Cincinnati's Marvin Lewis believes turning PATs from a 20-yard boot to a 33-yarder will specifically hurt teams in the cold-weather AFC North.

"I've not been for it," Lewis said, per The Cincinnati Enquirer. "Nothing was wrong with what we had. In this division it makes a big difference, a huge difference. It's a disadvantage for our division because we are playing in it all the time."

While Kelly argues the new rules don't "entice you to go for two more," Lewis told reporters that he expects many more two-point conversions in tilts featuring heavy winds or clunky kickers. Still, swinging for the fences isn't Marvin's style.

"If you are going to score less than 50 percent of the time why would you go for two and have a negative play after a positive play?
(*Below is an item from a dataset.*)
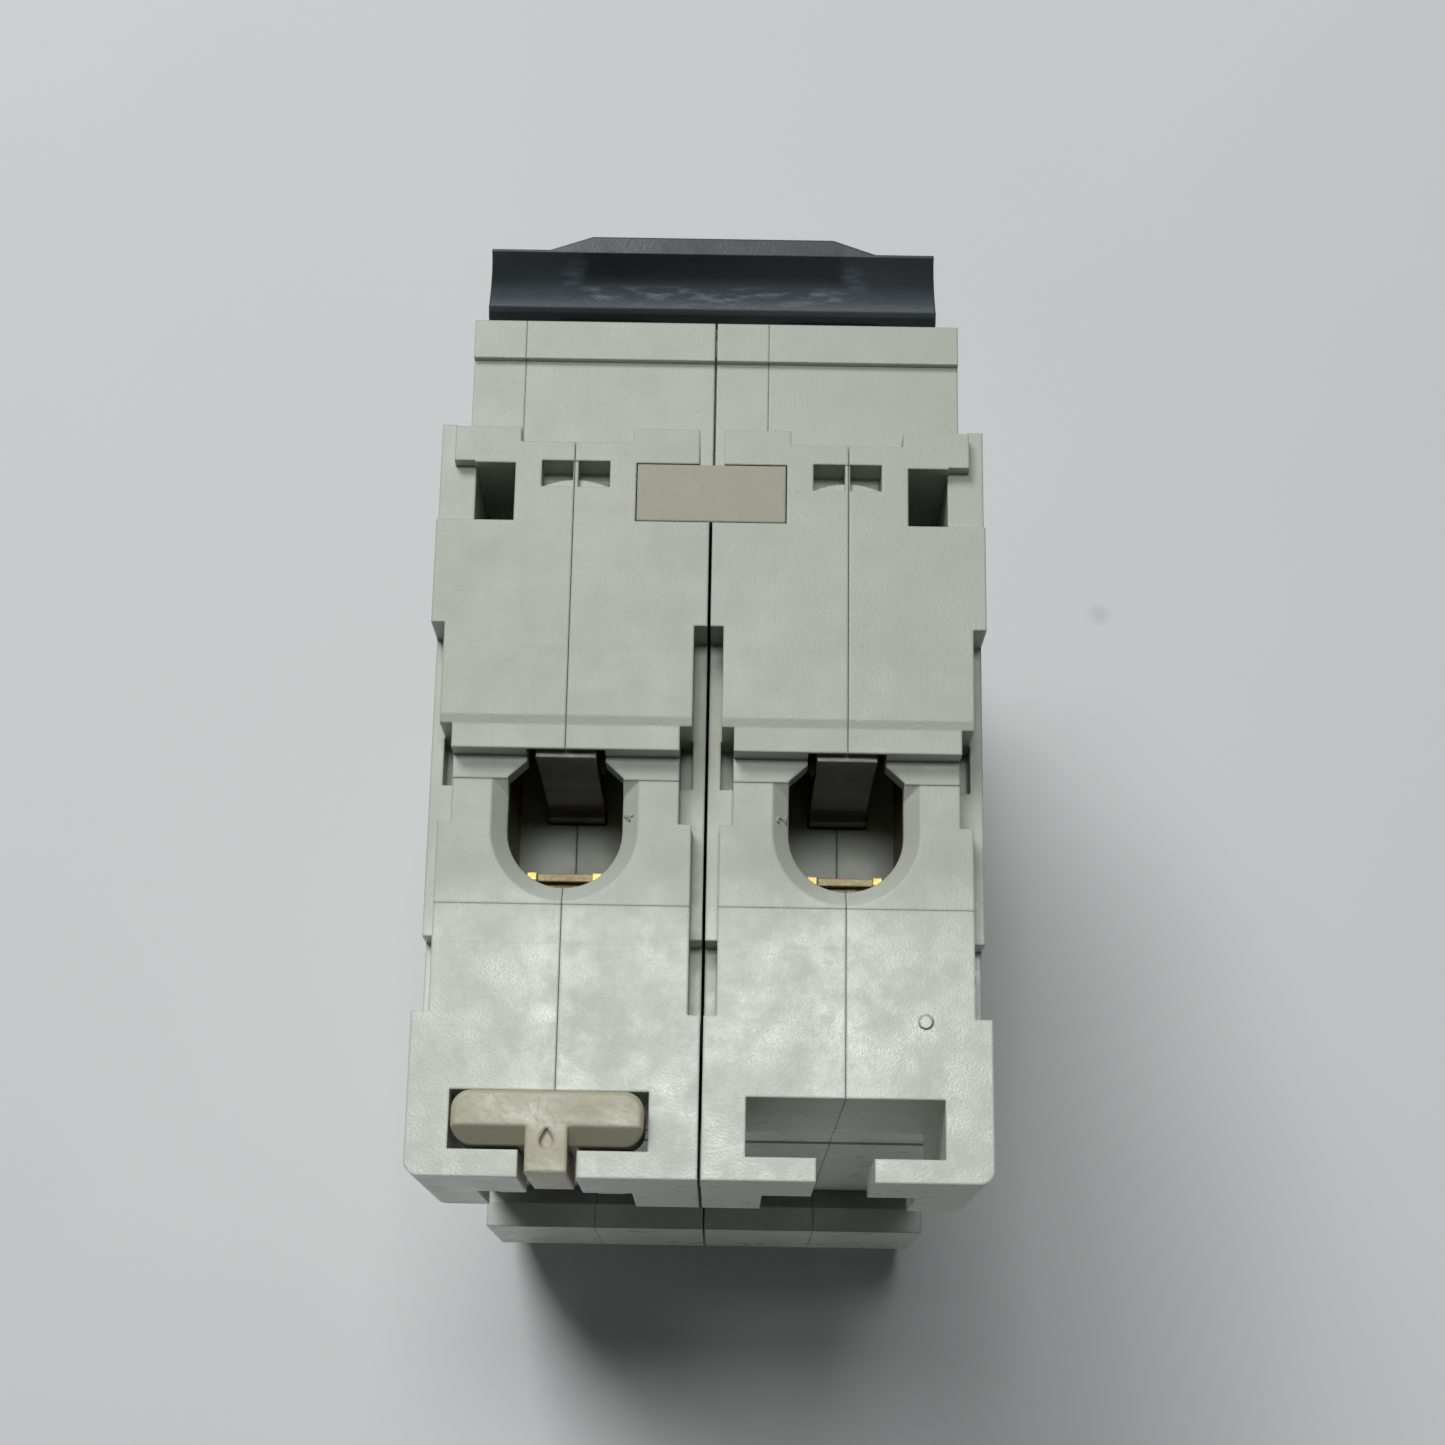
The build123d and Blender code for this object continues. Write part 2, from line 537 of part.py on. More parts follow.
# ---- residual-current unit of module B ----------------------------------------------
def build_residual_unit():
    """Summation transformer, relay and test circuit."""
    hub = (-CENTRE, -13.5, -10.5)
    with BuildPart() as core:
        rod(hub, 9.0, 7.0)
        rod(hub, 5.6, 8.0, "X", Mode.SUBTRACT)
        fillet(core.edges().filter_by(GeomType.CIRCLE), 0.6)
    save(core, "summation_core")
    with BuildPart() as turns:
        for turn in range(14):
            angle = 2 * pi * turn / 14
            place = Location((-CENTRE, -13.5 + 7.3 * cos(angle), -10.5 + 7.3 * sin(angle)),
                             (degrees(angle), 0, 0))
            with Locations(place):
                Box(8.4, 4.6, 0.8)
                Box(7.1, 3.6, 1.0, mode=Mode.SUBTRACT)
    save(turns, "secondary_winding")
    with BuildPart() as conductor:
        rod(hub, 2.2, 13.0)
    save(conductor, "primary_conductor")
    with BuildPart() as relay:
        block((-14.6, -5.4), (-15.5, -3.5), (4.0, 19.0))
        chamfer(relay.edges().filter_by(Axis.X), 0.6)
    save(relay, "trip_relay")
    with BuildPart() as board:
        block((-3.6, -2.4), (-40.0 + 1.0, -26.5), (-20.0, -8.5))
    save(board, "circuit_board")
    with BuildPart() as resistor:
        rod((-4.9, -33.0, -14.0), 1.2, 7.0, "Z")
        fillet(resistor.edges().filter_by(GeomType.CIRCLE), 0.5)
    save(resistor, "test_resistor")


# ---- front of the nose --------------------------------------------------------------
def build_front_fittings():
    """Status window and flag, test button and contact strip, blank label plates."""
    with BuildPart() as window:
        block((CENTRE - 3.3, CENTRE + 3.3), (NOSE_FRONT + 0.1, NOSE_FRONT + 1.0), (15.6, 20.4))
    save(window, "status_window")
    with BuildPart() as flag:
        block((CENTRE - 2.9, CENTRE + 2.9), (-57.0, -56.4), (15.8, 17.9))
        block((CENTRE - 2.9, CENTRE - 1.4), (-56.4, -53.6), (15.8, 17.2))
    save(flag, "status_flag")
    with BuildPart() as button:
        block((-CENTRE - 3.05, -CENTRE + 3.05), (NOSE_FRONT - 1.5, -55.2), (-20.15, -15.85))
        fillet(button.faces().sort_by(Axis.Y)[0].edges(), 0.5)
    save(button, "test_button")
    with BuildPart() as strip:
        block((-CENTRE - 2.6, -CENTRE + 2.6), (-52.9, -52.6), (-19.6, -16.4))
        block((-CENTRE - 0.6, -CENTRE + 0.6), (-53.5, -52.9), (-18.6, -17.4))
    save(strip, "test_contact")
    for letter, side in MODULES.items():
        with BuildPart() as label:
            block((side * CENTRE - 6.8, side * CENTRE + 6.8), (NOSE_FRONT - 0.25, NOSE_FRONT),
                  (-side * 9.6, -side * 20.6))
        save(label, f"label_plate_{letter}")


# ---- rail latch ---------------------------------------------------------------------
def build_rail_latch():
    """T-headed slider that locks the module on the rail."""
    middle = CENTRE + SLOT_SHIFTS["a"][0]
    with BuildPart() as latch:
        with BuildSketch(Plane.XY.offset(35.2)) as head:
            with Locations((middle, 1.5)):
                RectangleRounded(11.64, 3.2, 1.2)
        extrude(to_extrude=head.sketch, amount=LATCH_TOP - 35.2)
        fillet(latch.faces().sort_by(Axis.Z)[-1].edges(), 0.3)
        with BuildSketch(Plane.YZ.offset(middle - 6.5)) as slope:
            with BuildLine():
                Polyline((1.95, LATCH_TOP + 0.1), (4.0, LATCH_TOP + 0.1), (4.0, LATCH_TOP - 2.0),
                         (3.15, LATCH_TOP - 1.2), close=True)
            make_face()
        extrude(to_extrude=slope.sketch, amount=13.0, mode=Mode.SUBTRACT)
        block((middle - 1.27, middle + 1.27), (1.2, 4.85), (30.0, LATCH_TOP))
        block((middle - 4.3, middle + 4.3), (1.25, 3.05), (17.6, 35.3))
        for flank in (1, -1):
            block((middle + flank * 2.4, middle + flank * 4.2), (3.05, 4.3), (22.0, 26.2))
        with BuildSketch(Plane.YZ.offset(middle - 4.3)) as tongue:
            with BuildLine():
                Polyline((1.25, 17.6), (1.25, 16.2), (1.75, 15.6), (3.05, 17.2), (3.05, 17.6), close=True)
            make_face()
        extrude(to_extrude=tongue.sketch, amount=8.6)
        with BuildSketch(Plane.XY.offset(LATCH_TOP)) as dimple:
            with Locations((middle, 2.95)):
                Circle(0.42)
            with Locations((middle, 2.25)):
                Circle(0.08)
            make_hull()
        extrude(to_extrude=dimple.sketch, amount=-0.3, mode=Mode.SUBTRACT)
    save(latch, "rail_latch")


build_housing()
build_pole_clips()
toggle_bar = build_toggle_bar()
for module_letter, module_side in MODULES.items():
    build_rivets(module_letter, module_side)
    build_toggle_lever(module_letter, module_side, toggle_bar)
    build_pins(module_letter, module_side)
    build_contact_arm(module_letter, module_side)
    build_fixed_contact(module_letter, module_side)
    for terminal_end, end_side in ENDS.items():
        build_terminal(module_letter, module_side, terminal_end, end_side)
build_arc_chute()
build_magnetic_trip()
build_thermal_trip()
build_residual_unit()
build_front_fittings()
build_rail_latch()
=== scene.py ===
import json
import math

import bmesh
import bpy
import numpy as np
from mathutils import Matrix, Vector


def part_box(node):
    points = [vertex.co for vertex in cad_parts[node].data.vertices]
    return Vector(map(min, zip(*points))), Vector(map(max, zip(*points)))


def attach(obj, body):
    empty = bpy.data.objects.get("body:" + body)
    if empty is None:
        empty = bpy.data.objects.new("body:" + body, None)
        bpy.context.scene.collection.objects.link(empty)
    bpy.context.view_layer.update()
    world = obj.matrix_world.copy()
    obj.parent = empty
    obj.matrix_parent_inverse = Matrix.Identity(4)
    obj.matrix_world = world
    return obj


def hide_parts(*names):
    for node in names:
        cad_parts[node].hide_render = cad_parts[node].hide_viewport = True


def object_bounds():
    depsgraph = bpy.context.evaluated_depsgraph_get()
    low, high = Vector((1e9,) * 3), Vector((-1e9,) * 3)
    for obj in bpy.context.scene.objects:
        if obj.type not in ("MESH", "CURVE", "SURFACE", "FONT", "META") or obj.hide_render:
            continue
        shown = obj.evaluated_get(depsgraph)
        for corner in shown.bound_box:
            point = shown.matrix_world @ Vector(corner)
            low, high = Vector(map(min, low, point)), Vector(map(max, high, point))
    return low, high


# Two-pole residual-current circuit breaker, standing on its hook end.
# The frame: +Y towards the mounting rail, -Y the front, +Z the end with the rail latch.

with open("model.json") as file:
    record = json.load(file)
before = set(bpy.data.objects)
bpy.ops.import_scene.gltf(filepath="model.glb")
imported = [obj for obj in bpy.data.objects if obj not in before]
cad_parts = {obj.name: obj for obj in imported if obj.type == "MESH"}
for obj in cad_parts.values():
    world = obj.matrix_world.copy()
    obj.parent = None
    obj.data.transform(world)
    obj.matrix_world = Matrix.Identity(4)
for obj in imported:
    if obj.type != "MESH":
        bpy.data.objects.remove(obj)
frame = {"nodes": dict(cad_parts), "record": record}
cad_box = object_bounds()
nodes = frame["nodes"]

MM = 0.001
CENTRE = (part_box("housing_a_outer")[1][0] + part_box("housing_a_inner")[0][0]) / 2
FLOOR = cad_box[0][2]
SIDES = {"a": 1, "b": -1}


# ---- nodes and colours --------------------------------------------------------------
def linear(code):
    """Scene-linear RGBA of an sRGB hex colour."""
    parts = [int(code[place:place + 2], 16) / 255 for place in (1, 3, 5)]
    return [part / 12.92 if part <= 0.04045 else ((part + 0.055) / 1.055) ** 2.4
            for part in parts] + [1.0]


def add_node(tree, kind, sockets=None, **settings):
    """Adds a node; sockets take a value or another node's output."""
    new = tree.nodes.new("ShaderNode" + kind)
    for name, value in settings.items():
        setattr(new, name, value)
    for name, value in (sockets or {}).items():
        if isinstance(value, bpy.types.NodeSocket):
            tree.links.new(value, new.inputs[name])
        else:
            new.inputs[name].default_value = value
    return new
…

It makes no sense," Lewis said. "If you are going to score 40 percent of the time, to have a negative play after a positive play makes no sense to deflate your football team like that."

While Bengals kicker Mike Nugent has connected on 20 of 22 field goals from 30 to 35 yards since landing in Cincy, The Enquirer noted that visiting kickers since 2010 have hit just 82.5 percent of their attempts from that distance in AFC North stadiums.

We don't expect the new PAT rules to create much fuss, but teams housing fringe kickers might encounter trouble -- especially in the swirling late-season gusts of the Rust Belt.